Pero en 2005 se cumplirá un plazo ineludible: la Conferencia de revisión del Tratado de no proliferación; una cita cuya preparación ya ha mostrado que el asunto es muy delicado, dada la evidente crisis del acuerdo. Los Estados firmatarios que no son “nucleares” tienen el deber de evitar la proliferación; los que ya son “nucleares” deben negociar la reducción de las cabezas existentes. Este es el planteamiento original, la base del Tratado, un compromiso que hoy pocos recuerdan. Al contrario, las armas atómicas que en un tiempo fueron meros instrumentos de la guerra fría, hoy, por desgracia, están “engastados” en las nuevas doctrinas militares de las grandes potencias. Nos encaminamos así a aceptar un mundo dividido entre quien tiene y quien no tiene arsenal atómico. Asumidas las consideraciones de orden legal y moral sobre la cuestión (Juan Pablo II ha definido el conjunto de las armas nucleares un instrumento del mal), es necesario agregar que, precisamente porque ya no es aplicable a la realidad actual la idea de disuasión correspondiente a la época de los dos bloques, no existe una razón política o de seguridad que justifique el incumplimiento del Tratado de no proliferación; tampoco existen razones para negar a la Agencia Internacional de Energía Atómica (AIEA) los recursos que necesita para trabajar, siendo que los Estados los gastan para armarse (por lo demás, es sabido que grandes cantidades de material atómico han desaparecido misteriosamente de los arsenales soviéticos después de la caída de la URSS).

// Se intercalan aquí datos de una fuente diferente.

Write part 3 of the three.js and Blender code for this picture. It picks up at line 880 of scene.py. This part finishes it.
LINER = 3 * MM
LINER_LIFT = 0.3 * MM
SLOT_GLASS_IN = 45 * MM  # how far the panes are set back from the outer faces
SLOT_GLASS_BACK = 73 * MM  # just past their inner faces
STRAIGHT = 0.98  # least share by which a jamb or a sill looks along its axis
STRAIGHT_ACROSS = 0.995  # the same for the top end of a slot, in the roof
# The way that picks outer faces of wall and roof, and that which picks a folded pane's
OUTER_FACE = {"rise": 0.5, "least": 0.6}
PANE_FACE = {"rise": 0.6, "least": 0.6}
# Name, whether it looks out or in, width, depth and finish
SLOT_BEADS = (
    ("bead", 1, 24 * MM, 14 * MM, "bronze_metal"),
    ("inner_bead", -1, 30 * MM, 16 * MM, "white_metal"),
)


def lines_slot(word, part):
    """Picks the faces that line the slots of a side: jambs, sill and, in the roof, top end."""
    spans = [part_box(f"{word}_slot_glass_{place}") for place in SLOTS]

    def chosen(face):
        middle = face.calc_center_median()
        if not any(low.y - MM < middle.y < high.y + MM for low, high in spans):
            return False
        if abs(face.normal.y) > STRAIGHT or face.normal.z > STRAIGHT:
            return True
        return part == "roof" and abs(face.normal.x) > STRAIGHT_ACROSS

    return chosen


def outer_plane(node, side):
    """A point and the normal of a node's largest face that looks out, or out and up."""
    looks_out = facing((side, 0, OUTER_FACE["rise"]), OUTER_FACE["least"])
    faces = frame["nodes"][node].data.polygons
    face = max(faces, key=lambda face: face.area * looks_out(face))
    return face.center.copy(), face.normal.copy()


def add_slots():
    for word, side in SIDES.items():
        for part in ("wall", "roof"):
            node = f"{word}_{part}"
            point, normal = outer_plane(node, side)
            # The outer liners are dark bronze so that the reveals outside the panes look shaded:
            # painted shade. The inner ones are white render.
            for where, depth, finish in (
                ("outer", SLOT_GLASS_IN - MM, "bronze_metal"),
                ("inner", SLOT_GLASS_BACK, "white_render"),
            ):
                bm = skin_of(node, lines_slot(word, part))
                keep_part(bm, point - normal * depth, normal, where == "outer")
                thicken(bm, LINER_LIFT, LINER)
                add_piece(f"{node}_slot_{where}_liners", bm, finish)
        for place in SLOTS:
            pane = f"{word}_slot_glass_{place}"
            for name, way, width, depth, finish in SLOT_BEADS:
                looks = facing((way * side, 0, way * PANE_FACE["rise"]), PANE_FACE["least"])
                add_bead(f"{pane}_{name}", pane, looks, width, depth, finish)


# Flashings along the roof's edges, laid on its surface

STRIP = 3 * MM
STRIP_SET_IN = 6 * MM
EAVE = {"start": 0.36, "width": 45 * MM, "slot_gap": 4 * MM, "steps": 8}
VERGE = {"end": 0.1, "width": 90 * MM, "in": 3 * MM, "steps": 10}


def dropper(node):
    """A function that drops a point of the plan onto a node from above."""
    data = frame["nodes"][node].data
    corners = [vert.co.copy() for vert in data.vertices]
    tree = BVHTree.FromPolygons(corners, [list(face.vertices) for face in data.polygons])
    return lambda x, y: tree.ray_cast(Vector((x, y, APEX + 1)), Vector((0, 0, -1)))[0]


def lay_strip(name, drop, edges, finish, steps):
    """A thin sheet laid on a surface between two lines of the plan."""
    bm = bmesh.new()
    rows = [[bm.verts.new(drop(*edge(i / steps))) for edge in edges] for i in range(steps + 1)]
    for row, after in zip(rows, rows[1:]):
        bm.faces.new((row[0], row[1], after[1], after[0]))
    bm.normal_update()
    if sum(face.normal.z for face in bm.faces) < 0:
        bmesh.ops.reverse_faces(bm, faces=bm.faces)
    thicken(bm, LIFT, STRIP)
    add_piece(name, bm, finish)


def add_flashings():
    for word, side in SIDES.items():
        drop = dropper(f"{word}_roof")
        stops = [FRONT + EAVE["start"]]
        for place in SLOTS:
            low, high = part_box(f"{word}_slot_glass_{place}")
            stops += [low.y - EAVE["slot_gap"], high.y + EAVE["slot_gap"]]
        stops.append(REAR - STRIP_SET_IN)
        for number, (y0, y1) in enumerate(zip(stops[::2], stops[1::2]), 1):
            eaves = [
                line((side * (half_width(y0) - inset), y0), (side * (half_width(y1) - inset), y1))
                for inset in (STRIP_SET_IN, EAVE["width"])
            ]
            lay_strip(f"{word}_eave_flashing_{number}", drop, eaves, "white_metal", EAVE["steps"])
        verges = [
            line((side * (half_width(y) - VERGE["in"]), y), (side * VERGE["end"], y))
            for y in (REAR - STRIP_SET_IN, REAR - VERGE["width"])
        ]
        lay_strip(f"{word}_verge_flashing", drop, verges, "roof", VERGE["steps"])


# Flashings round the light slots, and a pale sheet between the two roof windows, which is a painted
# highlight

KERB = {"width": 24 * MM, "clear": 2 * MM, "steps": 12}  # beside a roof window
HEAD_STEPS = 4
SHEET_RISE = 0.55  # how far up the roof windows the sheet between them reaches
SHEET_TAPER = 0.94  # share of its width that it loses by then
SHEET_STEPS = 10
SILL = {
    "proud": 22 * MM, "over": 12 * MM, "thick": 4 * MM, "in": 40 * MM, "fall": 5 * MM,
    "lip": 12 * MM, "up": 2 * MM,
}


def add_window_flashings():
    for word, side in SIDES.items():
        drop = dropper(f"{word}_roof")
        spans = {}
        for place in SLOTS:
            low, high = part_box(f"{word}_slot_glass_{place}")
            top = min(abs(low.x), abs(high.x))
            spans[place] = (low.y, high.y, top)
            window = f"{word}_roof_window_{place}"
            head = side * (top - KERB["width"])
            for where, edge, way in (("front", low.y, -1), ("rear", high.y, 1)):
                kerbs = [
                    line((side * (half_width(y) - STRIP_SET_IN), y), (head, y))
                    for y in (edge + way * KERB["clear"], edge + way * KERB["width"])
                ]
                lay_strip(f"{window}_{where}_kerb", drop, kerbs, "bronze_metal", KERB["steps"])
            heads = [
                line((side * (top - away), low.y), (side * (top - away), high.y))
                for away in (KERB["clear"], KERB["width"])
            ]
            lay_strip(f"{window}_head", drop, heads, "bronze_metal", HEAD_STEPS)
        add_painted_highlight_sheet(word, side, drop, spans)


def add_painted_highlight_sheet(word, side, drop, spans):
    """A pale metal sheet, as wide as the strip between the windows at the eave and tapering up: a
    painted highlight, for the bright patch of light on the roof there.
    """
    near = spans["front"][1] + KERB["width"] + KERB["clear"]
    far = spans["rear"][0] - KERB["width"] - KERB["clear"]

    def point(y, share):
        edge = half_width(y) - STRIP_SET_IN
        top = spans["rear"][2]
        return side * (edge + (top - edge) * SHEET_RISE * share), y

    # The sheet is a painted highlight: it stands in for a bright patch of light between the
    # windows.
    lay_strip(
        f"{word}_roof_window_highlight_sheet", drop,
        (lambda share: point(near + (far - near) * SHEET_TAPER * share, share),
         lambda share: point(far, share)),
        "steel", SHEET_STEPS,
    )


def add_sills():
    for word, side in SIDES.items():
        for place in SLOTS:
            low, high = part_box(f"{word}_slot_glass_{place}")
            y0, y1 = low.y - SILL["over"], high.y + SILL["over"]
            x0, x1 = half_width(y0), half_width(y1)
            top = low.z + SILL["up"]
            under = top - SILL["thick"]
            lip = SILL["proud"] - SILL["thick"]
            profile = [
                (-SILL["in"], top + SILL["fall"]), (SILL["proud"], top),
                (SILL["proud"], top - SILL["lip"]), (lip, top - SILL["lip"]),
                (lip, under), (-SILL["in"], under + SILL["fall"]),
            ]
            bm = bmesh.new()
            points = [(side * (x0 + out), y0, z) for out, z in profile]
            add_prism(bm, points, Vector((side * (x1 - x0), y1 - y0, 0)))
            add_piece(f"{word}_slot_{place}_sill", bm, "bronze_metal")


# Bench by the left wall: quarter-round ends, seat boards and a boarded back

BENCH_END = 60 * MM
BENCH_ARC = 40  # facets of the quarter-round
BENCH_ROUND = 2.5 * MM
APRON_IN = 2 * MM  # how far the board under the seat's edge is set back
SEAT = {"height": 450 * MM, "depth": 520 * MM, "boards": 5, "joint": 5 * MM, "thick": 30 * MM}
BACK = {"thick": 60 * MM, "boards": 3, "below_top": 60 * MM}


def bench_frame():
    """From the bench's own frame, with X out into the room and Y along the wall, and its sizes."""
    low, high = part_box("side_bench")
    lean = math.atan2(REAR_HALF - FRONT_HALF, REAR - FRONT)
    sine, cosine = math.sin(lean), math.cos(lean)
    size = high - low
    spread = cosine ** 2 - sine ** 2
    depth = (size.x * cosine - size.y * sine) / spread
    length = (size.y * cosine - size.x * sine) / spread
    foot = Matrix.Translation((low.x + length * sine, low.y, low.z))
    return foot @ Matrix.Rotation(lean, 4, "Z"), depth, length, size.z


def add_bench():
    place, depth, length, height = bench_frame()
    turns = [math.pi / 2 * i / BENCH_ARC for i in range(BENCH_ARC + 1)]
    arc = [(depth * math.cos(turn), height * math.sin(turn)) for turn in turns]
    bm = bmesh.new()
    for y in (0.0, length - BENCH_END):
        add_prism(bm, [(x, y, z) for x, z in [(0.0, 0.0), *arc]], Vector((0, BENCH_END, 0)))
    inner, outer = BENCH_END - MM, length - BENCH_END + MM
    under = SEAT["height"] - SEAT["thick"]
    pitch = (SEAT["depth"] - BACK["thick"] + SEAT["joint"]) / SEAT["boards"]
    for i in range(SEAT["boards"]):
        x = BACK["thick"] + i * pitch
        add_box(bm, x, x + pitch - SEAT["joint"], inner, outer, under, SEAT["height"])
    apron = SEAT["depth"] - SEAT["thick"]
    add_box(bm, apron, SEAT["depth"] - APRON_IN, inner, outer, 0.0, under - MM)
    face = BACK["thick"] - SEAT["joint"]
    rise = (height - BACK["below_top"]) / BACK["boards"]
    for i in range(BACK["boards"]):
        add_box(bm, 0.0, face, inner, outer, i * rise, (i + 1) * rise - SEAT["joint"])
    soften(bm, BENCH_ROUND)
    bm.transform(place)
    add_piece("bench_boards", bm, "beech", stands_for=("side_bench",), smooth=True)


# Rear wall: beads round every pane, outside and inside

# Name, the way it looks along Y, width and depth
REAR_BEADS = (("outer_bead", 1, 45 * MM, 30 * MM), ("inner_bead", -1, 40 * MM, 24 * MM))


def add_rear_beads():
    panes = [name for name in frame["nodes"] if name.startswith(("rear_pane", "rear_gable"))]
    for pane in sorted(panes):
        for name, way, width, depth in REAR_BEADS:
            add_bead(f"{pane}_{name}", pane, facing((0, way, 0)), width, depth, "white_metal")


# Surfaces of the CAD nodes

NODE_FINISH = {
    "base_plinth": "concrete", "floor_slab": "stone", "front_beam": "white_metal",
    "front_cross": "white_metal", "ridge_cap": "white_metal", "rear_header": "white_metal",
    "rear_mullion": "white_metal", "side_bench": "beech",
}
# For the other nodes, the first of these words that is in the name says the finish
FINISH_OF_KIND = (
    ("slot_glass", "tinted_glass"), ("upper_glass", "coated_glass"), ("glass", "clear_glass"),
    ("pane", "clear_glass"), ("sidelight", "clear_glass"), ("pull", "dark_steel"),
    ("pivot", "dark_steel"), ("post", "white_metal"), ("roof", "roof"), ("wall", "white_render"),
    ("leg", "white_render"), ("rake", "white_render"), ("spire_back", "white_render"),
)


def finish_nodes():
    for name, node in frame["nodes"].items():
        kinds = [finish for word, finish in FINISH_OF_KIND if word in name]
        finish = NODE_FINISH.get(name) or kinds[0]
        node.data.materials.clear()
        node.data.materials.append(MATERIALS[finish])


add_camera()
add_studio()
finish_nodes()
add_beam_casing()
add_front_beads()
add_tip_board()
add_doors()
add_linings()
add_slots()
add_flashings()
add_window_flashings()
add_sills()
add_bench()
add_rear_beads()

Por lo tanto, esperamos y confiamos que en el 2005: se echen a andar nuevas negociaciones orientadas a limitar el material físil; la AIEA obtenga el control de las excedencias de producción; se establezcan medidas de control del desarme y se cree en la próxima Conferencia un comité que haga operativo tal control; se mantenga la moratoria de las pruebas nucleares hasta la entrada en vigor de un tratado que prohíba tales pruebas y, en fin, que el Tratado de no proliferación llegue a valer universalmente.
La historia nos recuerda amargamente que en el 2005 se cumplen los sesenta años del bombardeo de Hiroshima y Nagasaki. La responsabilidad del desarme está en las manos de pocos. El nuevamente electo presidente americano ha prometido en un programa de televisión –rebatiendo a su contrincante democrático, quien había declarado que la no proliferación de armas nucleares es el problema más grande que los Estados Unidos deben afrontar en los próximos años– que se ocupará de la cuestión. Una promesa es una promesa. Esperemos que se cumpla.